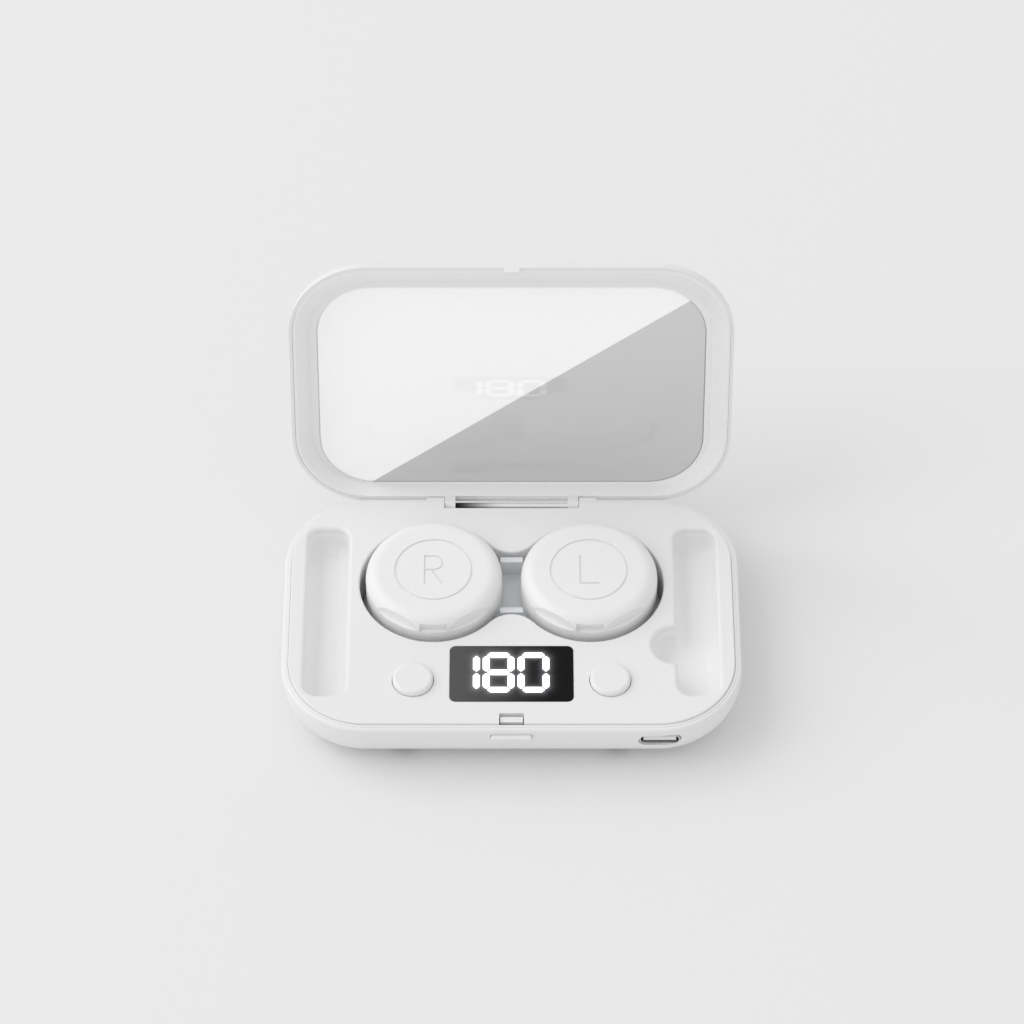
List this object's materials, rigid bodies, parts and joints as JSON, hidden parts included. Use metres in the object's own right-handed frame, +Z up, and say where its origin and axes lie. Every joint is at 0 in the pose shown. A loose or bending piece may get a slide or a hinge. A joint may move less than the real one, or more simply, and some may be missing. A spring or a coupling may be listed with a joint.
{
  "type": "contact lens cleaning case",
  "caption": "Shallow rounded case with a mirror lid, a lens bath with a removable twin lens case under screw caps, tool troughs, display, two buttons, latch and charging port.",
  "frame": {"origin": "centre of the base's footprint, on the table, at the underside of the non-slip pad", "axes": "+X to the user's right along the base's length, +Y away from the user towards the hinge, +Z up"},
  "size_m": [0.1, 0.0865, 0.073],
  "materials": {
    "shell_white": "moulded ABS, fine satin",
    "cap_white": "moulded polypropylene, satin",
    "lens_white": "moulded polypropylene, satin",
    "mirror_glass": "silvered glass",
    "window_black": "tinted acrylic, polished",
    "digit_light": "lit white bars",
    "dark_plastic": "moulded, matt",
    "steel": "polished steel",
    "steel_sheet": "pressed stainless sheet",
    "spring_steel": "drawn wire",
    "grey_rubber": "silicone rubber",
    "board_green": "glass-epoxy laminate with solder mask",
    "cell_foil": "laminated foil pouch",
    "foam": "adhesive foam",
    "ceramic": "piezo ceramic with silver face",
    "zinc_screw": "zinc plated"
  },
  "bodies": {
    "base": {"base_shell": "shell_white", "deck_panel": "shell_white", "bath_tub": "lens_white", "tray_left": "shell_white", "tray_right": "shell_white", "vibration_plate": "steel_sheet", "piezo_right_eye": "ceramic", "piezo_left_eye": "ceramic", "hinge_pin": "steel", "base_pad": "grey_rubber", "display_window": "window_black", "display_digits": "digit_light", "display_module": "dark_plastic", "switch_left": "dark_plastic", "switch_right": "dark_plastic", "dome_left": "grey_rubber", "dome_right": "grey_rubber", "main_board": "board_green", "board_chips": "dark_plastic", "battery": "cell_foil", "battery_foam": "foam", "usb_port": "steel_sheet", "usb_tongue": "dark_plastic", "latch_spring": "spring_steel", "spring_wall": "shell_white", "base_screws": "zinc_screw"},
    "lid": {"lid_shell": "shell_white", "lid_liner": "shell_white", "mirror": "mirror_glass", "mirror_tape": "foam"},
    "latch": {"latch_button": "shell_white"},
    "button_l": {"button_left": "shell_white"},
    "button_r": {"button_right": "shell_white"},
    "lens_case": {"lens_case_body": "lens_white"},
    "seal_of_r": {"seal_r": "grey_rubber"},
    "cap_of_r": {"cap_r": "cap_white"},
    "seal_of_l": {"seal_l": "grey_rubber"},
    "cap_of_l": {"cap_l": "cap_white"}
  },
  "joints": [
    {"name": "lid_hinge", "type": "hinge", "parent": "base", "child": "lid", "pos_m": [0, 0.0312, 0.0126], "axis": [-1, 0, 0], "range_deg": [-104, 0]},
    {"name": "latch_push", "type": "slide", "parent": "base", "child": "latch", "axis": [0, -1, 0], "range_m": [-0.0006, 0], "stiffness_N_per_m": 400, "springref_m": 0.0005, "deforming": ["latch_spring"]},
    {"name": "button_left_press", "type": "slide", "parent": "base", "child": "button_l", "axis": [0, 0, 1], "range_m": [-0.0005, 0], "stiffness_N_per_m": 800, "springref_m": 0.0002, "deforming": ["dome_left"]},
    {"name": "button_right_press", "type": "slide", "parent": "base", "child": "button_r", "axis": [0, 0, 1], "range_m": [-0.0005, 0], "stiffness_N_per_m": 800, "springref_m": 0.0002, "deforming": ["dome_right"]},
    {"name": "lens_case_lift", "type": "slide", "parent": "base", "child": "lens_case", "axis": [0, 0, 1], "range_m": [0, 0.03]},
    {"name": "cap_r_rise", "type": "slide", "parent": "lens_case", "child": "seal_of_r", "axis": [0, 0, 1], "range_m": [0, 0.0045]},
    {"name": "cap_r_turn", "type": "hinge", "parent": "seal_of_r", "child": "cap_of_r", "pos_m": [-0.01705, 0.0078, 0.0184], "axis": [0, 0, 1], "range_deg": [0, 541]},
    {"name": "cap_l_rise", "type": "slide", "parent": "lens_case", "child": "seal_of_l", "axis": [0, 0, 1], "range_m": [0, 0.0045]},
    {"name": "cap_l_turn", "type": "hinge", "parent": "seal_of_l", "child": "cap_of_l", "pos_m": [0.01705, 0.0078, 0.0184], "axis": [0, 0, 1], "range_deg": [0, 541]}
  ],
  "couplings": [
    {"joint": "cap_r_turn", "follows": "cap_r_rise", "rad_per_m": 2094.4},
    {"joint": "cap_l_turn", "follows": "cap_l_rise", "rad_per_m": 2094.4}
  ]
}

THE TASK – The answer is one number: how many lines of the material above contain "bodies".

THE RESPONSE – 2